Even without the knowledge of the specific languages it’s easy to pick up the correct mapping which is ‘Ошибка’ (meaning ‘Error’) for the caption, and ‘Запрашиваемый файл не найден’ (meaning ‘File not found’) in Russian.

We can confirm it by running it on the Russian OS:


The exercise above my friend is an attempt to make a sandbox polyglottic.
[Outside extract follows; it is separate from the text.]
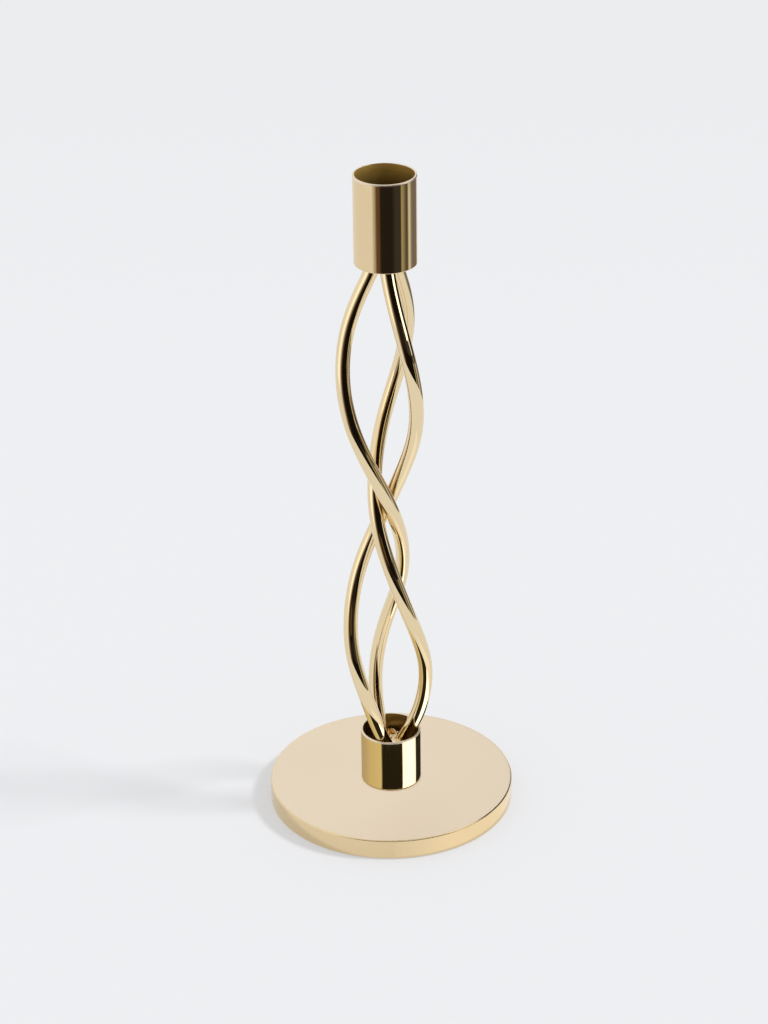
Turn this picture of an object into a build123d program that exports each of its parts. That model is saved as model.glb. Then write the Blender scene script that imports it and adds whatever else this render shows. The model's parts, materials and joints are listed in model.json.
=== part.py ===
from build123d import *
import math
import os

# Spiral candle holder: a heavy round base, an open collar, three rods twisted into two
# baskets about a tight waist, and a tube that holds the candle.
# Millimetres, +Z up. The origin is on the ground under the middle of the base, and the
# front faces -Y.

# Base
base_diameter = 100.0
base_thickness = 8.4
base_top_round = 0.6
base_bottom_round = 0.4

# Felt pad and the film that holds it
felt_thickness = 1.0
film_thickness = 0.2
felt_recess_depth = 0.8
felt_rim_width = 4.0
felt_side_clearance = 0.25
film_setback = 0.5

# Screw with a round head, an M6 thread and a hexagon socket
thread_diameter = 6.0
thread_clearance = 0.05
thread_length = 10.0
thread_tip_chamfer = 0.8
thread_tip_room = 0.8
screw_hole_clearance = 0.3
screw_head_height = 3.3
screw_head_land = 0.5
screw_crown_diameter = 5.4
screw_key_width = 4.0
screw_key_depth = 2.1

# Toothed washer round the thread, and how far it shows round the screw's head
washer_hole_clearance = 0.2
washer_band = 2.3
washer_overhang = 0.25
washer_thickness = 0.7
washer_tooth_count = 10
washer_notch_radius = 1.0

# Counterbore in the base, round the washer
counterbore_clearance = 0.75
screw_head_sink = 0.5

# Tube round the candle, of which the collar is cut too
candle_diameter = 22.0
candle_clearance = 0.45
candle_depth = 24.0
tube_wall = 0.8
rim_round = 0.4
rim_break = 0.2
socket_height = 35.8

# Plugs in the tubes: the hub in the collar, and the floor in the narrower foot of the socket
plug_clearance = 0.05
plug_chamfer = 0.4
hub_roof = 1.5
floor_thickness = 3.0
floor_step = 0.2

# Filler rings at the ends of the rods
braze_leg = 1.4
braze_lip = 0.2
braze_margin = 0.1

# Filler mound that ties the rods together where they start to spread
mound_gap = 2.2
mound_cover = 4.5
mound_crown_rise = 1.6
mound_foot_lap = 1.6
mound_shoulder_setback = 1.6

# Rods: three that touch at both ends, spread inside the collar, pass its rim close by and
# swell into a belly below and above their waist
rod_count = 3
rod_diameter = 5.8
rod_touch_clearance = 0.07
rod_rise = 229.5
belly_reach = 16.8
collar_cover = 12.7
rim_gap = 0.3
rim_slant_share = 1.08
twist_start = 140.0
twist_turn = -348.0

# At equal steps of height above the collar's rim: how far a rod has swelled from the
# bundle towards the belly, and how much of its turn it has made
swell_shares = (0.82, 0.96, 0.80, 0.46, 0.06, 0.24, 0.73, 1, 0.92, 0.44, 0)
turn_shares = (0.077, 0.130, 0.197, 0.274, 0.448, 0.737, 0.830, 0.882, 0.921, 0.955, 1)
rim_turn_share = 0.041

# Heights, worked out from the sizes above
felt_top = felt_thickness
film_top = felt_top + film_thickness
base_bottom = film_top - felt_recess_depth
base_top = base_bottom + base_thickness
head_bottom = film_top + screw_head_sink
head_top = head_bottom + screw_head_height
washer_top = head_top + washer_thickness
thread_top = head_top + thread_length
thread_hole_top = thread_top + thread_tip_room
hub_top = thread_hole_top + hub_roof
bend_bottom = hub_top + braze_leg + braze_margin
collar_top = bend_bottom + collar_cover
mound_bottom = bend_bottom + mound_gap
mound_top = collar_top - mound_cover
floor_bottom = hub_top + rod_rise
bend_top = floor_bottom - braze_leg - braze_margin
floor_top = floor_bottom + floor_thickness
socket_top = floor_top + candle_depth
socket_bottom = socket_top - socket_height

# Radii, worked out from the sizes above
recess_radius = base_diameter / 2 - felt_rim_width
felt_radius = recess_radius - felt_side_clearance
thread_radius = thread_diameter / 2
thread_hole_radius = thread_radius + thread_clearance
washer_hole_radius = thread_radius + washer_hole_clearance
washer_radius = washer_hole_radius + washer_band
screw_head_radius = washer_radius - washer_overhang
counterbore_radius = washer_radius + counterbore_clearance
tube_bore_radius = candle_diameter / 2 + candle_clearance
tube_radius = tube_bore_radius + tube_wall
floor_bore_radius = tube_bore_radius - floor_step
rod_radius = rod_diameter / 2
bundle_reach = rod_radius / math.sin(math.pi / rod_count) + rod_touch_clearance
rim_reach = tube_bore_radius - rim_gap - rod_radius * rim_slant_share
mound_foot_reach = bundle_reach + mound_foot_lap
mound_shoulder_reach = rim_reach - mound_shoulder_setback

os.makedirs("parts", exist_ok=True)

# Base: a turned disc with a recess for the felt and a counterbored hole for the screw
with BuildPart() as base_disc:
    with BuildSketch(Plane.XY.offset(base_bottom)):
        Circle(base_diameter / 2)
    extrude(amount=base_thickness)
    base_rims = base_disc.edges().filter_by(GeomType.CIRCLE).sort_by(Axis.Z)
    fillet(base_rims[-1], base_top_round)
    fillet(base_rims[0], base_bottom_round)
    with BuildSketch(Plane.XY.offset(base_bottom)):
        Circle(recess_radius)
    extrude(amount=felt_recess_depth, mode=Mode.SUBTRACT)
    with Locations(Plane(origin=(0, 0, film_top), z_dir=(0, 0, -1))):
        CounterBoreHole(
            radius=thread_radius + screw_hole_clearance,
            counter_bore_radius=counterbore_radius,
            counter_bore_depth=washer_top - film_top,
            depth=base_top - film_top,
        )
base_disc.part.label = "base_disc"
export_step(base_disc.part, "parts/base_disc.step")

# Film: holds the felt to the recess and stops short of its edge
with BuildPart() as pad_film:
    with BuildSketch(Plane.XY.offset(felt_top)):
        Circle(felt_radius - film_setback)
    extrude(amount=film_thickness)
pad_film.part.label = "pad_film"
export_step(pad_film.part, "parts/pad_film.step")

# Felt pad: covers the screw and stands a little proud of the base
with BuildPart() as base_felt_pad:
    with BuildSketch():
        Circle(felt_radius)
    extrude(amount=felt_thickness)
base_felt_pad.part.label = "base_felt_pad"
export_step(base_felt_pad.part, "parts/base_felt_pad.step")

# Screw: a domed head that faces down, with a hexagon socket, and the shank above it
with BuildPart() as fixing_screw:
    with BuildSketch(Plane.XZ):
        with BuildLine():
            land = Line(
                (screw_head_radius, head_top),
                (screw_head_radius, head_top - screw_head_land),
            )
            dome = TangentArc(land @ 1, (screw_crown_diameter / 2, head_bottom), tangent=land % 1)
            Polyline(
                dome @ 1,
                (0, head_bottom),
                (0, thread_top),
                (thread_radius - thread_tip_chamfer, thread_top),
                (thread_radius, thread_top - thread_tip_chamfer),
                (thread_radius, head_top),
                land @ 0,
            )
        make_face()
    revolve(axis=Axis.Z)
    with BuildSketch(Plane.XY.offset(head_bottom)):
        RegularPolygon(radius=screw_key_width / 2, side_count=6, major_radius=False)
    extrude(amount=screw_key_depth, mode=Mode.SUBTRACT)
fixing_screw.part.label = "fixing_screw"
export_step(fixing_screw.part, "parts/fixing_screw.step")

# Washer: a thin ring with teeth round its rim, between the head and the base
with BuildPart() as lock_washer:
    with BuildSketch(Plane.XY.offset(head_top)):
        Circle(washer_radius)
        Circle(washer_hole_radius, mode=Mode.SUBTRACT)
        with PolarLocations(washer_radius, washer_tooth_count):
            Circle(washer_notch_radius, mode=Mode.SUBTRACT)
    extrude(amount=washer_thickness)
lock_washer.part.label = "lock_washer"
export_step(lock_washer.part, "parts/lock_washer.step")

# Collar: a short open tube that stands on the base and hides the rods' feet
with BuildPart() as lower_collar:
    with BuildSketch(Plane.XY.offset(base_top)):
        Circle(tube_radius)
        Circle(tube_bore_radius, mode=Mode.SUBTRACT)
    extrude(amount=collar_top - base_top)
    collar_rim = lower_collar.edges().group_by(Axis.Z)[-1].sort_by(SortBy.RADIUS)
    fillet(collar_rim[-1], rim_round)
    chamfer(collar_rim[0], rim_break)
lower_collar.part.label = "lower_collar"
export_step(lower_collar.part, "parts/lower_collar.step")

# Hub: the plug in the bottom of the collar, tapped from below for the screw
with BuildPart() as collar_hub:
    with BuildSketch(Plane.XY.offset(base_top)):
        Circle(tube_bore_radius - plug_clearance)
    extrude(amount=hub_top - base_top)
    chamfer(collar_hub.edges().filter_by(GeomType.CIRCLE), plug_chamfer)
    with BuildSketch(Plane.XY.offset(base_top)):
        Circle(thread_hole_radius)
    extrude(amount=thread_hole_top - base_top, mode=Mode.SUBTRACT)
collar_hub.part.label = "collar_hub"
export_step(collar_hub.part, "parts/collar_hub.step")

# Rods: one curve, straight for a short way at both ends, repeated at equal turns


def rod_place(reach, turn_share, height):
    turn = math.radians(twist_start + turn_share * twist_turn)
    return Vector(reach * math.cos(turn), reach * math.sin(turn), height)


bend_points = [
    rod_place(bundle_reach, 0, bend_bottom),
    rod_place(rim_reach, rim_turn_share, collar_top),
]
rod_step = (bend_top - collar_top) / len(swell_shares)
for step, (swell_share, turn_share) in enumerate(zip(swell_shares, turn_shares), start=1):
    reach = bundle_reach + swell_share * (belly_reach - bundle_reach)
    bend_points.append(rod_place(reach, turn_share, collar_top + step * rod_step))
rod_foot = rod_place(bundle_reach, 0, hub_top)
rod_head = rod_place(bundle_reach, turn_shares[-1], floor_bottom)

with BuildPart() as rod_pattern:
    with BuildLine() as rod_line:
        Line(rod_foot, bend_points[0])
        Spline(*bend_points, tangents=[(0, 0, 1), (0, 0, 1)], tangent_scalars=[1, 1])
        Line(bend_points[-1], rod_head)
    with BuildSketch(Plane(origin=rod_foot)):
        Circle(rod_radius)
    sweep()
rod_length = sum(edge.length for edge in rod_line.edges())
rod_volume_share = rod_pattern.part.volume / (math.pi * rod_radius**2 * rod_length)
print(f"rod length {rod_length:.1f}, volume over section times length {rod_volume_share:.4f}")

rod_turns = [360 * number / rod_count for number in range(rod_count)]
for number, rod_turn in enumerate(rod_turns):
    with BuildPart() as spiral_rod:
        add(rod_pattern.part, rotation=(0, 0, rod_turn))
    spiral_rod.part.label = f"spiral_rod_{number + 1}"
    export_step(spiral_rod.part, f"parts/{spiral_rod.part.label}.step")

# Filler rings: one round the rods' feet on the hub, one round their heads under the floor
bead_lip_radius = bundle_reach + rod_radius + braze_lip
bead_foot_radius = bundle_reach + rod_radius + braze_leg
for bead_name, seat_height, leg, rod_end in (
    ("lower_braze", hub_top, braze_leg, rod_foot),
    ("upper_braze", floor_bottom, -braze_leg, rod_head),
):
    with BuildPart() as braze_bead:
        with BuildSketch(Plane.XZ):
            with BuildLine():
                seat = Line((bundle_reach, seat_height), (bead_foot_radius, seat_height))
                cove = TangentArc(seat @ 1, (bead_lip_radius, seat_height + leg), tangent=(-1, 0))
                Polyline(cove @ 1, (bundle_reach, seat_height + leg), seat @ 0)
            make_face()
        revolve(axis=Axis.Z)
        with BuildSketch(Plane.XY.offset(seat_height)):
            for rod_turn in rod_turns:
                with Locations(rod_end.rotate(Axis.Z, rod_turn)):
                    Circle(rod_radius)
        extrude(amount=leg, mode=Mode.SUBTRACT)
    braze_bead.part.label = bead_name
    export_step(braze_bead.part, f"parts/{bead_name}.step")

# Filler mound: fills the room among the rods inside the collar, a little below its rim
with BuildPart() as mound_braze:
    with BuildSketch(Plane.XZ):
        with BuildLine():
            crown = TangentArc(
                (0, mound_top),
                (mound_shoulder_reach, mound_top - mound_crown_rise),
                tangent=(1, 0),
            )
            Polyline(crown @ 1, (mound_foot_reach, mound_bottom), (0, mound_bottom), crown @ 0)
        make_face()
    revolve(axis=Axis.Z)
    for rod_turn in rod_turns:
        add(rod_pattern.part, rotation=(0, 0, rod_turn), mode=Mode.SUBTRACT)
mound_braze.part.label = "mound_braze"
export_step(mound_braze.part, "parts/mound_braze.step")

# Floor: the plug that carries the candle, level with the step in the socket's bore
with BuildPart() as socket_floor:
    with BuildSketch(Plane.XY.offset(floor_bottom)):
        Circle(floor_bore_radius - plug_clearance)
    extrude(amount=floor_thickness)
    chamfer(socket_floor.edges().filter_by(GeomType.CIRCLE), plug_chamfer)
socket_floor.part.label = "socket_floor"
export_step(socket_floor.part, "parts/socket_floor.step")

# Socket: the upper tube, bored for the candle down to the floor and a little narrower below
with BuildPart() as socket_tube:
    with BuildSketch(Plane.XY.offset(socket_bottom)):
        Circle(tube_radius)
        Circle(floor_bore_radius, mode=Mode.SUBTRACT)
    extrude(amount=socket_height)
    with BuildSketch(Plane.XY.offset(floor_top)):
        Circle(tube_bore_radius)
    extrude(amount=candle_depth, mode=Mode.SUBTRACT)
    for end in (0, -1):
        socket_rim = socket_tube.edges().group_by(Axis.Z)[end].sort_by(SortBy.RADIUS)
        fillet(socket_rim[-1], rim_round)
        chamfer(socket_rim[0], rim_break)
socket_tube.part.label = "socket_tube"
export_step(socket_tube.part, "parts/socket_tube.step")

print(f"overall height {socket_top:.2f}, tube {2 * tube_radius:.2f} across")
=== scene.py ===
"""Looks for the spiral candle holder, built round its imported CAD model."""

import json
import logging
import math
from dataclasses import dataclass, field
from enum import Enum

import bpy
import numpy as np
from mathutils import Matrix, Vector

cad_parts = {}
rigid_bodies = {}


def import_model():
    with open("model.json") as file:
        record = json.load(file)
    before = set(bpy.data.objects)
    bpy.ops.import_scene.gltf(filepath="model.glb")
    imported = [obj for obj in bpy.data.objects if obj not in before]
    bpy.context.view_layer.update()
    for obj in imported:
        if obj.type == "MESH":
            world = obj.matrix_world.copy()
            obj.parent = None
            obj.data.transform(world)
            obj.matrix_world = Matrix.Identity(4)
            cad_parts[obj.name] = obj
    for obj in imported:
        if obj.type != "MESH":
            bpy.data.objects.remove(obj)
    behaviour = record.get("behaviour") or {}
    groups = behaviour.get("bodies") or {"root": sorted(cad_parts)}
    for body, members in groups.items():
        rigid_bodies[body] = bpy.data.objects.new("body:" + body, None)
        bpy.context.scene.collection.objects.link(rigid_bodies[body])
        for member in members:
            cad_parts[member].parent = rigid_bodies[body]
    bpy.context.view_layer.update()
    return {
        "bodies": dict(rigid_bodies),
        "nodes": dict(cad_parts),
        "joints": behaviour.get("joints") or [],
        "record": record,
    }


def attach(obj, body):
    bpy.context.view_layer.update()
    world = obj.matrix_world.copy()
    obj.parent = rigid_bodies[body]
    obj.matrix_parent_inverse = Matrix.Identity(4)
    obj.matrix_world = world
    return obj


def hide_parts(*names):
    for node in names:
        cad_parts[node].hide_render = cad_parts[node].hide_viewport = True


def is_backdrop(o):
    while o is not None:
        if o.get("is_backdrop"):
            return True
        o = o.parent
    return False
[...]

Add some modules to recognize the most common languages and who knows, maybe it will be able to recognize that these calls to FindWindow know no linguistical boundaries and are… not too friendly:

  • Скрытый процесс запрашивает сетевой доступ
  • Hidden Process Requests Network Access
  • Ein versteckter Prozess verlangt Netzwerkzugriff.
  • Un proceso oculto solicita acceso a la red
  • Un processus cache requiert une connexion reseau.
  • Внимание: некоторые компоненты изменились
  • Warning: Components Have Changed
  • Warnung: Einige Komponenten wurden verandert.
  • Advertencia: Los componentes han cambiado
  • Avertissement : Les composants ont change
  • Menedżer Zadań Windows
  • Создать правило для
  • Create rule for
  • Regel fur
  • Crear regla para
  • Creer une regle pour
  • 瑞星杀毒软件
  • 登录信息
  • 文件保护
  • 월드 오브 워크래프트
  • 삼국지
  • 하이로우2